Cada pessoa é uma combinação de polaridades masculinas e femininas, o que permite que homens e mulheres, embora diferentes em muitos aspectos, possam também exercer muitas funções iguais e tenham comportamentos iguais na vida. Por causa do seu lado feminino, por exemplo, o homem pode agir em certas circunstâncias de maneira tradicionalmente feminina, e vice-versa.

Anima significa “alma” em Latim, e animus significa espírito. Não há muita diferença entre esses termos, mas Jung os utilizou apenas para acentuar as diferenças arquetípicas entre os sexos, ou seja, os padrões de comportamento, atrelados às emoções, disposições, humores e imaginações.

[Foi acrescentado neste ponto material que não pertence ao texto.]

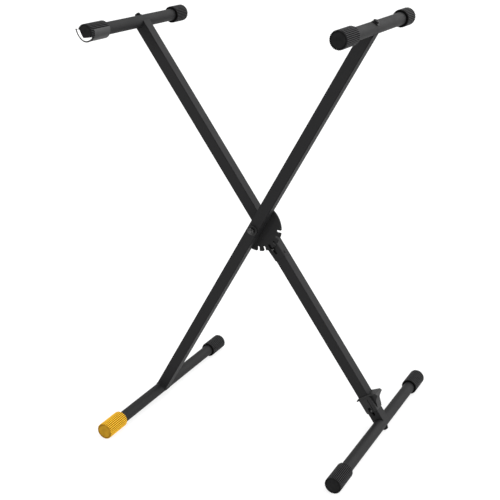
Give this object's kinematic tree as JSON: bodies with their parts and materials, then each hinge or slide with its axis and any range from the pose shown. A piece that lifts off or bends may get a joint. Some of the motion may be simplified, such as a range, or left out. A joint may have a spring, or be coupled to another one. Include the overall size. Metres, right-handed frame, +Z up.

Agora, não importa se o sujeito é heterossexual ou homossexual. Nós estamos falando de polos opostos. Uma pessoa do sexo masculino, independentemente se forma heterossexual ou homossexual, comportará uma anima. Uma pessoa do sexo feminino, independentemente se forma heterossexual ou homossexual, comportará um animus.

Outra coisa é que a anima e o animus, por serem responsáveis pelas atitudes interiores da pessoa, são complementares à persona, que é, como o nome já diz, uma máscara social que o ego, o centro da nossa consciência, adota para enfrentar o mundo exterior. É a persona que é responsável pelas nossas relações com as outras pessoas e com a nossa adaptação às exigências sociais.

Então, enquanto a persona é uma ponte entre o ego e o mundo exterior, a anima e o animus são uma ponte entre o ego e o mundo interior. Se a persona diz uma coisa, a anima e o animus diz outra. Ou seja, as nossas atitudes interiores mostram as qualidades que são deixadas fora da persona. Por exemplo, se a persona de uma pessoa for intelectual, seu interior será emocional.

Se a persona de alguém for ríspida e inflexível, seu interior será dócil e compassivo. Tá vendo porque independe da orientação sexual? Se um homem tiver traços e comportamentos mais femininos, a atitude interior será mais masculina.

Se uma mulher for mais máscula, a atitude interior será mais feminina. Mas toda pessoa do sexo masculino possui uma anima e toda pessoa do sexo feminino possui um animus, só a atitude da anima e do animus que vão comportar o que o exterior não está mostrando.

Jung associava a anima com o Eros, a força metafísica capaz de união entre dois seres através do amor, da ternura; e o animus com o Logos, ou seja, a razão que separa as coisas e lhes dá compreensão. O homem naturalmente é mais identificado com o Logos, e a mulher com o Eros.

Só que, como o homem possui a anima em seu interior, e a mulher o animus, mas estes, desde o nascimento encontram-se inconscientes, se os dois não desenvolverem esses estados interiores, tanto o homem como a mulher correrão o risco de serem consumidos pelos seus opostos.

Sem o relacionamento com o seu mundo interior, ou seja, com a sua anima, o homem pode focalizar as coisas, mas vai lhe faltar a imaginação; ele pode perseguir metas, mas vai lhe faltar emoção; é capaz de lutar pelo poder, porém incapaz de ser criativo, porque não consegue produzir nova vida fora de si mesmo.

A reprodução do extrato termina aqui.